* Begin GIVEN INFORMATION *

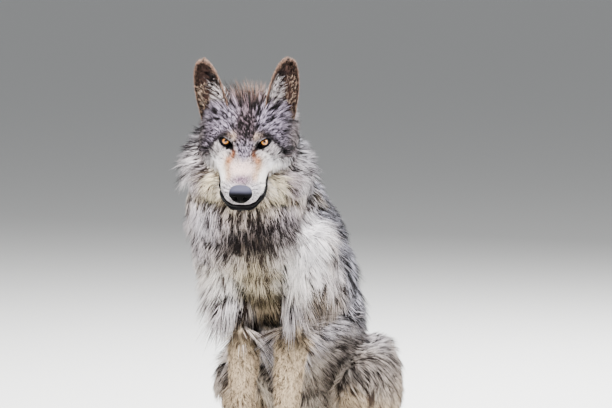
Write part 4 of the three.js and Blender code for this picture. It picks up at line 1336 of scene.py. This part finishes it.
# ---- Ears' hair ---------------------------------------------------------------------------------------
# Short brown hair towards the tip on the ears' backs and rims and down in the hollow, long pale hair from
# the inner edge across it, and cream hair from the foot of the outer edge. All of it is one piece.
EAR_HAIR = {  # how many on each ear, length, rise, light hairs, dark hairs, share of dark ones
    "back": (8000, 0.0085, 0.0024, (0.50, 0.40, 0.34), (0.20, 0.13, 0.11), 0.45),
    "rim": (5500, 0.0090, 0.0026, (0.46, 0.36, 0.31), (0.18, 0.12, 0.10), 0.52),
    # The hair down in the hollow is darker than on the back, as painted shade of the hollow.
    "down": (3000, 0.0080, 0.0016, (0.26, 0.21, 0.19), (0.10, 0.08, 0.07), 0.60),
    "inner": (900, 0.0210, 0.0050, (0.80, 0.76, 0.76), (0.12, 0.08, 0.08), 0.44),
    "outer": (600, 0.0140, 0.0035, (0.74, 0.64, 0.56), (0.22, 0.15, 0.12), 0.48),
}
parts = []
for side in (1, -1):
    for place_on_ear, (count, size, rise, light, dark, dark_share) in EAR_HAIR.items():
        count = int(count * thinned)
        share, along_rim = chance.random(count), chance.random(count)
        if place_on_ear == "back":
            angle = np.pi * (1.0 + chance.random(count))
        elif place_on_ear == "rim":
            angle = np.where(along_rim < 0.5, 0.0, np.pi) + chance.normal(0, 0.42, count)
        elif place_on_ear == "down":
            angle = np.arccos(2 * chance.random(count) - 1)
        else:
            inner = place_on_ear == "inner"
            across_ear = -1 + 2 * chance.beta(*((1.6, 4.2) if inner else (1.2, 7.0)), count)
            angle = np.arccos(np.clip((side if inner else -side) * across_ear, -1, 1))
            share = (0.06 + 0.60 * share**1.3) if inner else (0.42 + 0.16 * (side > 0)) * share
        share = np.clip(share, 0.01, 0.985)
        root = ear_place(side, share, angle)
        up = unit(ear_place(side, np.minimum(share + 0.01, 1), angle) - ear_place(side, share - 0.01, angle))
        out = unit(ear_place(side, share, angle - 0.02 * side) - ear_place(side, share, angle + 0.02 * side))
        normal = unit(ear_place(side, share, angle, 1.0) - root)
        onward = {
            "back": up, "rim": up + 0.3 * normal, "down": up, "inner": 0.8 * out + 0.8 * up,
            "outer": 1.4 * up - 0.6 * out,
        }[place_on_ear]
        taper = 1 - (0.9 * share * chance.uniform(0.5, 1.2, count)) * (place_on_ear in ("inner", "outer"))
        spots = np.stack([0.25 + 0.24 * side + 0.24 * (angle % (2 * np.pi)) / 2 / np.pi, share * 0.98], 1)
        marks = np.tile(np.r_[tint(*light), 0.5 * tint(*dark), dark_share, 0.0], (count, 1))
        marks[:, 6] += (0.7 * ramp(share, 0.25 + 0.15 * (side > 0), 0.70)) * (place_on_ear == "inner")
        bent = np.full(count, 8.0 if place_on_ear in ("back", "rim", "down") else -6.0)
        lie = flattened(onward, normal)
        parts.append((root, normal, lie, size * taper, rise * taper, marks, spots, bent))
root, normal, lie, size, rise, marks, spots, bend = [np.concatenate(column) for column in zip(*parts)]
clumps = clumped(root, EARS_PER_CLUMP)
draws = 0.6 * chance.random(len(root)) + 0.4 * chance.random(len(root))[clumps]
piece = tufts(
    "coat_ears", root, normal, lie, bend, size, 0.0007 + 0.04 * size, rise,
    hair_colours(marks, draws), marks[:, 7], spots, clumps, 0.3, np.zeros(len(root)),
)
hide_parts("ear_left", "ear_right")


# ---- Whiskers -----------------------------------------------------------------------------------------
# Long dark bristles in three rows on each side of the muzzle, swept back and a little down. Each is a thin
# tapering tube that starts just under the hide, at one of the dark dots of the whisker pad.
WHISKER_STEPS, WHISKER_RADIUS = 9, 0.00028
bristle, nodes, links, shader = new_material("whiskers", 0.4)
shade = grained(nodes, 60, 2).outputs["Value"]
dark, pale = (0.004, 0.003, 0.003), (0.030, 0.024, 0.024)
links.new(blended(nodes, links, shade, dark, pale), shader.inputs["Base Color"])
toward_front = head_turned @ Vector((0, -0.866, 0.5))
bristles = []
for side in (1, -1):
    for number, (middle, level) in enumerate(WHISKERS):
        above = on_head(middle * side, -0.5 * level, -0.866 * level) + toward_front * 0.2
        hit, normal, *_ = hide_tree.ray_cast(above, -toward_front)
        long = 0.030 + 0.004 * (number % 4) + 0.002 * (number % 3)
        sweep = (head_turned @ Vector((0.55 * side, 0.55, -0.30 - 0.05 * (number % 3)))).normalized()
        along = np.linspace(0, 1, WHISKER_STEPS)[:, None]
        line = np.array(hit) + long * (along * 0.55 * np.array(normal) + (along**1.7) * 0.9 * np.array(sweep))
        line -= np.array(normal) * 0.001 * (1 - along)
        width = WHISKER_RADIUS * (1 - 0.85 * along[:, 0])
        bristles.append(strip(line, np.tile(np.array(normal), (WHISKER_STEPS, 1)), width, width, sides=5))
built("whiskers", *joined(bristles), bristle, "face_fur", "muzzle")


# ---- Camera, lights and floor -------------------------------------------------------------------------
# The camera stands far off, a little to the wolf's left and a little above its chest. Three soft lamps and
# a pale room light the wolf, which sits on a plain pale floor.
AZIMUTH, ELEVATION, DISTANCE, SEEN_WIDTH = 16.0, 4.0, 6.5, 1.163
AIM_ACROSS, AIM_BELOW = 0.116, 0.118  # where it aims, from between the eyes
FLOOR_HALF = 150
turn, tilt = np.radians(AZIMUTH), np.radians(ELEVATION)
looking_back = Vector((np.sin(turn) * np.cos(tilt), -np.cos(turn) * np.cos(tilt), np.sin(tilt)))
aim = between_eyes + Vector((np.cos(turn) * AIM_ACROSS, np.sin(turn) * AIM_ACROSS, -AIM_BELOW))
lens = bpy.data.cameras.new("camera")
lens.lens = 36 * DISTANCE / SEEN_WIDTH
lens.clip_end = 500
camera = bpy.data.objects.new("camera", lens)
camera.location = aim + looking_back * DISTANCE
camera.rotation_euler = (-looking_back).to_track_quat("-Z", "Y").to_euler()
bpy.context.collection.objects.link(camera)
bpy.context.scene.camera = camera


def soft_light(name, place, size, power, colour):
    """A large soft lamp that shines at the wolf's chest."""
    lamp = bpy.data.lights.new(name, "AREA")
    lamp.shape = "DISK"
    lamp.size = size
    lamp.energy = power
    lamp.color = colour
    holder = bpy.data.objects.new(name, lamp)
    holder.location = place
    holder.rotation_euler = (Vector((0, -0.1, 0.5)) - Vector(place)).to_track_quat("-Z", "Y").to_euler()
    bpy.context.collection.objects.link(holder)


soft_light("key", (-0.5, -2.4, 3.4), 1.2, 640, (1.0, 0.985, 0.96))
soft_light("fill", (2.8, -1.8, 2.2), 1.6, 200, (0.97, 0.98, 1.0))
soft_light("back", (0.6, 2.2, 3.2), 1.6, 520, (1.0, 1.0, 1.0))

world = bpy.data.worlds.new("room")
world.use_nodes = True
world.node_tree.nodes["Background"].inputs["Color"].default_value = (0.80, 0.82, 0.84, 1)
world.node_tree.nodes["Background"].inputs["Strength"].default_value = 0.40
bpy.context.scene.world = world

floor_mesh = bpy.data.meshes.new("floor")
floor_corners = [(x * FLOOR_HALF, y * FLOOR_HALF, 0) for x, y in ((-1, -1), (1, -1), (1, 1), (-1, 1))]
floor_mesh.from_pydata(floor_corners, [], [(0, 1, 2, 3)])
floor = bpy.data.objects.new("floor", floor_mesh)
bpy.context.collection.objects.link(floor)
floor_finish, nodes, links, shader = new_material("floor", 0.9)
shader.inputs["Base Color"].default_value = (0.80, 0.80, 0.79, 1)
floor_mesh.materials.append(floor_finish)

* End GIVEN INFORMATION *

**WHAT THE EXERCISE ASKS:** Copy out every line with the word "scene".

**WRITTEN REPLY:**
Write part 4 of the three.js and Blender code for this picture. It picks up at line 1336 of scene.py. This part finishes it.
bpy.context.scene.camera = camera
bpy.context.scene.world = world